The book referenced in the post covers all the facts up to 20. It is a wonderful resource! It has literature links, games, and assessment suggestions. I’m a big believer in not reinventing the wheel!

Hi. I’m a big fan of your blog and your resources. I’m using a strategy based approach with my 2nd graders but I always end up overwhelmed by the students’ wide range of skills and how to make sure I’m giving every child time at their level to practice their strategy, especially as we get going in the year and many kids are taking off, but just as many need a slower pace. Any suggestions? I do Number Talks, whole group minilessons (EnVisions curriculum), and small group rotations. Students not at the table with me are doing workstations or independent practice. Thanks!

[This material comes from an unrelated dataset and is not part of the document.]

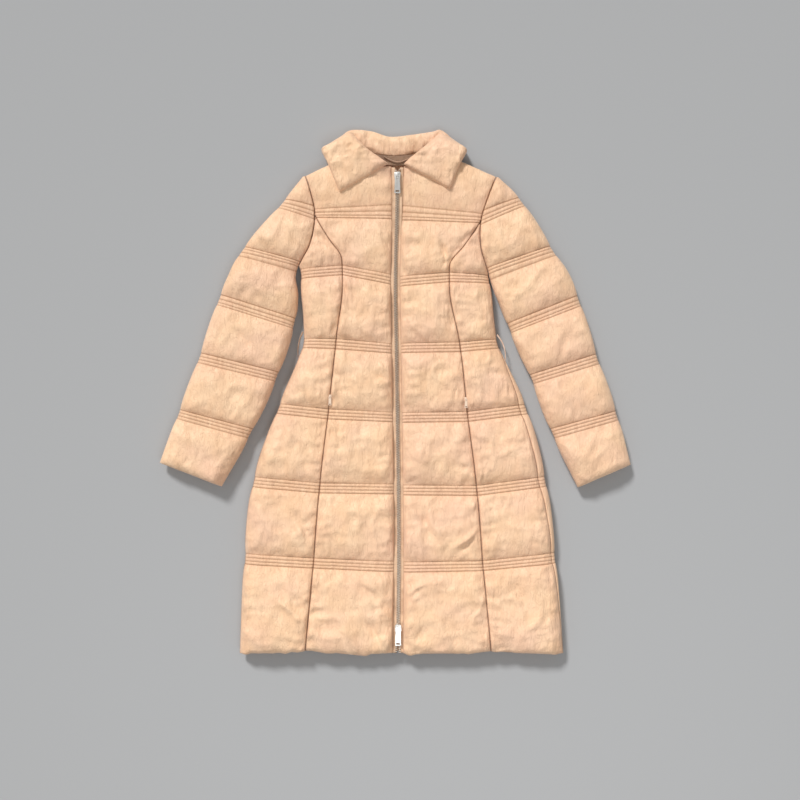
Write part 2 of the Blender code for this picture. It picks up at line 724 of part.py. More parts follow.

It sounds like you’ve got it all going on, Jenny!! Do you have them practice fluency in one of their workstations? Many teachers have one rotation devoted just to fact fluency. You could differentiate the tasks in the fluency workstation to address the different needs of your students.

My favorite assessment of the basic facts is to interview the students using flash cards. I use one card from all of the +1 through +9 cards. I don’t use the “turn around” cards for time sake. For the addition facts, this is 36 cards. You can decrease the number of cards, but be sure you have a good sampling of each strategy. I use a fact matrix to record the student responses. If the student responds within 3 seconds (mastery) I mark a diagonal line. I mark a horizontal line for a correct response that took longer than 3 seconds. I circle incorrect or no responses. I also note which strategies the student is using. I can tell by observing and for some facts I ask, “How did you get that answer?” Afterwards I highlight all the facts not mastered on the matrix. This enables you to easily see which facts and strategies have not been mastered yet. This is an easy way to progress monitor the basic facts. I wated to attach a picture of a matrix to show you the system in action, but I’m new to this site and can’t figure out if there’s a way to attach a picture with my post.

I’d love ideas for students with documented dyscalculia.